Welcome to the Cornell Linking Economic Development and Child Care 50 State Database!

Many organizations provide data on early care and education. This database provides an overview of all current, national sources of comparative data on the early care and education sector including: child care economic data, demographic data, and early care and education program (policy) data. 30 sources are profiled. These include federal census and administrative data, federal survey data, and national organizations that collect or maintain comparative data on children and families or early care and education more generally. The Description of Data Sources provides information on each data source, variables collected, and hotlinks to each organization's web site to access the raw data. We also provide hotlinks to the relevant section in the Cornell Methodology Guide that discusses the issues to consider when using such data in a regional analysis of the economic importance of child care.

For the Linking Economic Development and Child Care Research project, we have developed a 50 State Comparative Database using data from many of these sources. We have provided that data base for your use here. It includes a sampling of variables from many of the sources profiled here. You can search this data by three broad categories: child care economic data (establishments, employees, wages, etc), demographics (working parents, average income, poverty), and child care program data (CCDF, TANF redirect). This quantitative database was built in Fall 2003-Spring 2004. It includes the most recent data available at that time.

The Early Care and Education Sector is still an emerging market sector. As such there are still many data challenges. Economic data often undercount sectors with large numbers of small, non-employer establishments. Program data count targets of policy well (e.g. Head Start children or subsidy children), but no data source provides a comprehensive view of all children in care. Pay close attention to variable definitions and collection methods, these can help explain the large differences in variables across data sources. We have provided links to the Cornell Methodology Guide where caveats regarding different data sources are provided. Comparison tables across data sources are provided for establishments (Cornell Methodology Guide Table B-2 Appendix B) and employees (Cornell Methodology Guide Table B-1 Appendix B). These demonstrate just how different data can be when collected by different sources with different definitions and methodologies of collection. Care must be taken with all data and we recommend going to the original source for data and definitions of variables to ensure you are using the most appropriate data for your needs. We hope this database will help you as you build a profile of the regional economic importance of child care in your state.
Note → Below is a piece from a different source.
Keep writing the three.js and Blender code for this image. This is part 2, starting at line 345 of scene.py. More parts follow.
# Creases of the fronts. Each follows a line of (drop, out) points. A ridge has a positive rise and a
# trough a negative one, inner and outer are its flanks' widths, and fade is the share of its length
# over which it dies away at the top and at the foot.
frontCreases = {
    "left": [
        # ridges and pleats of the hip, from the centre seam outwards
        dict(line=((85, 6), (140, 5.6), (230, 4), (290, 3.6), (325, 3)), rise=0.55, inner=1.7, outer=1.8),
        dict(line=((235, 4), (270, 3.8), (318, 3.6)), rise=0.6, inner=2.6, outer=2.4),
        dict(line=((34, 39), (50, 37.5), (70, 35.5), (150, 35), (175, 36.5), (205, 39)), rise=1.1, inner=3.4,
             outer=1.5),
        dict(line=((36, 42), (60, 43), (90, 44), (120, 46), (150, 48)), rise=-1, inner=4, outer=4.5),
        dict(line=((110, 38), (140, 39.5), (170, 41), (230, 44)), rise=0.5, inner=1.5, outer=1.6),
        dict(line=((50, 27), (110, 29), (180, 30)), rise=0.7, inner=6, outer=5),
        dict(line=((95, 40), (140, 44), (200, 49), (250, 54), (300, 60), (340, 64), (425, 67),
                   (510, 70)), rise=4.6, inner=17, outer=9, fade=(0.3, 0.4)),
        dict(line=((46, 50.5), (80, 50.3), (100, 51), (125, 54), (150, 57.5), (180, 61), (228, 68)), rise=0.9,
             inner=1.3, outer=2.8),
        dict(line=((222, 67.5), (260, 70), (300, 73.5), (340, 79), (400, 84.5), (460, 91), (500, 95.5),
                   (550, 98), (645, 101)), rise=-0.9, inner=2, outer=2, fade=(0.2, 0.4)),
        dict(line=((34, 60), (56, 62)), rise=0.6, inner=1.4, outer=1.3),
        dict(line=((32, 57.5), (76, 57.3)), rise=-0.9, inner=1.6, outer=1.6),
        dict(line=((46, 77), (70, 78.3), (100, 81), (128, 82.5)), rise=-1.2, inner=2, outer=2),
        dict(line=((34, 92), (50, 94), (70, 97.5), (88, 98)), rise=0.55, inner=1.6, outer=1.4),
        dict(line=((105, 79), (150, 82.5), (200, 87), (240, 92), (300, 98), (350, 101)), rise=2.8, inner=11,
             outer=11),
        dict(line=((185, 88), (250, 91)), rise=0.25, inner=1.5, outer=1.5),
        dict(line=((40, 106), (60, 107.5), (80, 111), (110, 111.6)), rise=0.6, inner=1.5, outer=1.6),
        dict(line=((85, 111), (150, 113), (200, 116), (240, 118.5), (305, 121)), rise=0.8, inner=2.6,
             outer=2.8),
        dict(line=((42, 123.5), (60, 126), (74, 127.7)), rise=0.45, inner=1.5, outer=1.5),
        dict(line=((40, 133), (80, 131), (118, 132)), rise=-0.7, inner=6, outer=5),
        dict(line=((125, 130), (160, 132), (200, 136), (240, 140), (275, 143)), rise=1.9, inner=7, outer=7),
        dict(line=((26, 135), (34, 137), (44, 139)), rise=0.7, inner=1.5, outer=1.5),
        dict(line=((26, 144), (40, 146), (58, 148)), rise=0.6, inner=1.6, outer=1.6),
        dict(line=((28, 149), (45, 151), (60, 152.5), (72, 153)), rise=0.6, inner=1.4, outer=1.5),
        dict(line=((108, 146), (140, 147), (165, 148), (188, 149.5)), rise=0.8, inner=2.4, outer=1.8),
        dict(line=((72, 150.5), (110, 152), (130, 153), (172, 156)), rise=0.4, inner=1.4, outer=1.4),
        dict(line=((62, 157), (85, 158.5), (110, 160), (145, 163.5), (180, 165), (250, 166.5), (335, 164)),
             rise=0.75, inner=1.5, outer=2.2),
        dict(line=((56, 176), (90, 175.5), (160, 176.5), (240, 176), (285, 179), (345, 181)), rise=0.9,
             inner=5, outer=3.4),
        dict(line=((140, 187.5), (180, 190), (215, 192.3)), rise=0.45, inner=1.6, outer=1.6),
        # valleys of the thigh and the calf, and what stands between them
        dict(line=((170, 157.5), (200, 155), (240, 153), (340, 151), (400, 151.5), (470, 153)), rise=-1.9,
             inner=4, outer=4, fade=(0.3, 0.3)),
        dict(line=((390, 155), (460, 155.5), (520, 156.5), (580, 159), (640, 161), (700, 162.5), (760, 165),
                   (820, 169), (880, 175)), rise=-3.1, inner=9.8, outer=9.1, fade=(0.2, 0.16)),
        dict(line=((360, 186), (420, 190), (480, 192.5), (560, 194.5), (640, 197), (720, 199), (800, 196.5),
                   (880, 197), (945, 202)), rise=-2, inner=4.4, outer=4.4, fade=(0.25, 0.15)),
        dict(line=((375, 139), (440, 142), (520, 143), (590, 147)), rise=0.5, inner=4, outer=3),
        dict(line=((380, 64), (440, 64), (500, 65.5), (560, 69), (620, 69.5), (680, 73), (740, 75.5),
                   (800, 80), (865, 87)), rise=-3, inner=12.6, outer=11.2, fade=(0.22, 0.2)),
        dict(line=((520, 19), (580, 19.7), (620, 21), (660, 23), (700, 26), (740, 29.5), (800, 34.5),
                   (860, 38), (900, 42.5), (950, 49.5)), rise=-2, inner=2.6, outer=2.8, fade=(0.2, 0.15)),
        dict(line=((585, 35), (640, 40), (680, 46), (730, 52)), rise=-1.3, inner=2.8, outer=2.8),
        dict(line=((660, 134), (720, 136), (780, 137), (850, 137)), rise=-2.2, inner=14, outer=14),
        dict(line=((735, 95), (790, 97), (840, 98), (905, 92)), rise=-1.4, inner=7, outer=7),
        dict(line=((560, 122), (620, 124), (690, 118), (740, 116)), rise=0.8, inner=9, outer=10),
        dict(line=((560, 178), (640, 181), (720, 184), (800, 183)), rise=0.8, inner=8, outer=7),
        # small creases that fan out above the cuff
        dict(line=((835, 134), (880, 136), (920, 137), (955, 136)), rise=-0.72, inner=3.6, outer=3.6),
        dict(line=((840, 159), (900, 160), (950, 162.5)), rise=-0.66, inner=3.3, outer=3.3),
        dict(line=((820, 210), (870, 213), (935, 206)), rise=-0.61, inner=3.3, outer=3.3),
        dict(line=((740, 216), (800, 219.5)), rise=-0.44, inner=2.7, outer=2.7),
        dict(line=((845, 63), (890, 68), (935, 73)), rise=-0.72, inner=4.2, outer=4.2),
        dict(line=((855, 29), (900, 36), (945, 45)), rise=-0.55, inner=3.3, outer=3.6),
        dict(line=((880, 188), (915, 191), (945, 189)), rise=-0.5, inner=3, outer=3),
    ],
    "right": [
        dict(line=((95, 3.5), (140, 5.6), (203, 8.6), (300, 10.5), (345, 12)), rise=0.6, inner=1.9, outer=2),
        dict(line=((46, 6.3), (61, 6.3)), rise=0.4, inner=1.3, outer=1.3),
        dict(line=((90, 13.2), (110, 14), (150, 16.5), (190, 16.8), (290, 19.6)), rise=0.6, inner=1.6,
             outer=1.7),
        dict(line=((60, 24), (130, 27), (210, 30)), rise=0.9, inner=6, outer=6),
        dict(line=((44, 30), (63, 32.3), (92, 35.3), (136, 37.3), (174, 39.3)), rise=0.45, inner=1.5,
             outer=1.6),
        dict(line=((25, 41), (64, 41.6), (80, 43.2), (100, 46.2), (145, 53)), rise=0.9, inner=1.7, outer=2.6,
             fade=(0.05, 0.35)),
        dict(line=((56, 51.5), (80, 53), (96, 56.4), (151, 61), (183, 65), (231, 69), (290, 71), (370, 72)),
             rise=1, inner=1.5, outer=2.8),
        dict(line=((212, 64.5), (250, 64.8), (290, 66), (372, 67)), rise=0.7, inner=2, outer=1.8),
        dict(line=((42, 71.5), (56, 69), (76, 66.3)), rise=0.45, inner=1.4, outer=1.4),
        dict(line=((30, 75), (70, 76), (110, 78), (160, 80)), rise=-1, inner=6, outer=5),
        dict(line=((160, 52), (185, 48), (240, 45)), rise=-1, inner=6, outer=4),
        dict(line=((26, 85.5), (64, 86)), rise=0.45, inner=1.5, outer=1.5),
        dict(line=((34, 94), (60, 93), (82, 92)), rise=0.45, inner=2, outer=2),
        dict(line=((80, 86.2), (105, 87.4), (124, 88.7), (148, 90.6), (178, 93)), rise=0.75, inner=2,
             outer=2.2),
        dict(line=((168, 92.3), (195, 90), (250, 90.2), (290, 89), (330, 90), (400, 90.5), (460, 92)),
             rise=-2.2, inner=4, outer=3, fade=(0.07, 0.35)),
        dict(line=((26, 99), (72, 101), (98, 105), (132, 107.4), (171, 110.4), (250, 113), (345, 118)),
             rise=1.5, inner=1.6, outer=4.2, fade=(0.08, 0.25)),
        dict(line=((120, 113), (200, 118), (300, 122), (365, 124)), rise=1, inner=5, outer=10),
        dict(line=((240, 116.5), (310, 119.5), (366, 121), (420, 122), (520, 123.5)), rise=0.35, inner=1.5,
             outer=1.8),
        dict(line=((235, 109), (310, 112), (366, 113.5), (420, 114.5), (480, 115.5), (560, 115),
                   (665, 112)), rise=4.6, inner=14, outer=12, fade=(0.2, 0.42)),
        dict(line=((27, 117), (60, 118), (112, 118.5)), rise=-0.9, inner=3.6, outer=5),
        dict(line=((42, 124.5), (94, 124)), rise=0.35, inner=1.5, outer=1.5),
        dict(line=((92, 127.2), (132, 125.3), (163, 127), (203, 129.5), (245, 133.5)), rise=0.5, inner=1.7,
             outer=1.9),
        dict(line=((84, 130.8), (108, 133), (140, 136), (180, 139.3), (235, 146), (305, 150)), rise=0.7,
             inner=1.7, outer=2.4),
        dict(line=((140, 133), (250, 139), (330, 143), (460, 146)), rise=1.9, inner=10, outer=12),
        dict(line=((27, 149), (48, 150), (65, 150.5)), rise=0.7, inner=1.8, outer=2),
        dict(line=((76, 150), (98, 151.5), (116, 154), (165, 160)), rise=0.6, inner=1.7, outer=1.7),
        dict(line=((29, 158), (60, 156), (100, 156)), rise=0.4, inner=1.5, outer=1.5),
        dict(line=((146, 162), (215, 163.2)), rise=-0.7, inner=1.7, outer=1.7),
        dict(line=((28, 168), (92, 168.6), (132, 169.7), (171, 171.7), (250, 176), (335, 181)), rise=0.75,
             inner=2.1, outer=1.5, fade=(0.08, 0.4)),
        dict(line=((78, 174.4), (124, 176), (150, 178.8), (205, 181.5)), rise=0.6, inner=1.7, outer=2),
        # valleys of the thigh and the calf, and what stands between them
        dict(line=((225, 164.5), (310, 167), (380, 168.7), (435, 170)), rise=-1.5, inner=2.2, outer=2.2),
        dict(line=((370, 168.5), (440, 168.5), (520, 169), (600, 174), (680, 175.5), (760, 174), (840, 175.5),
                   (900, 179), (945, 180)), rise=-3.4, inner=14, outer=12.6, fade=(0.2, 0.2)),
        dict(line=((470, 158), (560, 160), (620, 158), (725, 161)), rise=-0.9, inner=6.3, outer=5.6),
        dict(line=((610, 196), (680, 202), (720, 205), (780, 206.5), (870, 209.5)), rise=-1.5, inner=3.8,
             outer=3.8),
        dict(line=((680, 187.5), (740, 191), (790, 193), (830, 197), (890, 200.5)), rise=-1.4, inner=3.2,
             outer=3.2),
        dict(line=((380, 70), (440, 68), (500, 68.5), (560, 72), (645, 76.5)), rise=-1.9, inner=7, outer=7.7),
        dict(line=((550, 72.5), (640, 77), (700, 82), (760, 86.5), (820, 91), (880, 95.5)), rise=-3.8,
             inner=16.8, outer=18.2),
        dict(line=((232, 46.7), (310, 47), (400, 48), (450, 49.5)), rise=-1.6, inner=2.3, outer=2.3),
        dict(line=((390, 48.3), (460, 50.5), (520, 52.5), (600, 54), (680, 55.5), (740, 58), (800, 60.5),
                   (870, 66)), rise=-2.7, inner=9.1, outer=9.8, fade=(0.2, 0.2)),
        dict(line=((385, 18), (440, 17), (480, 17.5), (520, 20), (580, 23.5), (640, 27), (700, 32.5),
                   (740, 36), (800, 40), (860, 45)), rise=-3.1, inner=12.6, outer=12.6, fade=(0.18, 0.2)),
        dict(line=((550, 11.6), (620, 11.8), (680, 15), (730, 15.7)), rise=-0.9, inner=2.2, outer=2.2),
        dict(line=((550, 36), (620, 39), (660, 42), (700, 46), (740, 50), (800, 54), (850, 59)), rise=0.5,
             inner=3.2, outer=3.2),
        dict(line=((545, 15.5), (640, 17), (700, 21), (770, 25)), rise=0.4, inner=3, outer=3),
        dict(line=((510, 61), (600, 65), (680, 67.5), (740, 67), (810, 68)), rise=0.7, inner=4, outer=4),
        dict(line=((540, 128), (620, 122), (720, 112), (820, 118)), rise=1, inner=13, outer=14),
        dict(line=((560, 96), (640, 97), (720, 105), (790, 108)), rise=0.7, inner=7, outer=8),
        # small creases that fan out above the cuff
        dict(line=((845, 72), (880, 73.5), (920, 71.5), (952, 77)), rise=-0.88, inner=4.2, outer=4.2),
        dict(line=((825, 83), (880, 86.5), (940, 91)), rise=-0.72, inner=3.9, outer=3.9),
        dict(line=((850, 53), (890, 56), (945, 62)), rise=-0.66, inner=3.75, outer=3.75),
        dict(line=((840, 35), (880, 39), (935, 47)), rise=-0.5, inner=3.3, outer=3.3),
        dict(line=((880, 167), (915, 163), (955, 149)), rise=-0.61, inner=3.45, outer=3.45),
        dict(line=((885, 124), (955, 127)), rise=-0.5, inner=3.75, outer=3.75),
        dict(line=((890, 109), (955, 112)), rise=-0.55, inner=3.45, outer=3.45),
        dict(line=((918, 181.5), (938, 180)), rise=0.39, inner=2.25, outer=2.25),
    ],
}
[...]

This database was developed by Rosaria Ribeiro (formerly of Cornell University and now with the National Child Care Information Center) with support from Professor Mildred Warner.

Other organizations have a continuing responsibility to update data and we recommend in future years you go to those sources directly. Two comprehensive sites that provide comparative data across states are the National Child Care Information Center and the Child Care and Early Education Research Connections, launched by the National Center for Children in Poverty and the Inter-University Consortium for Political and Social Research at the University of Michigan. Both of these groups are supported by the Child Care Bureau of the U.S. Department of Health and Human Services to provide ongoing database support.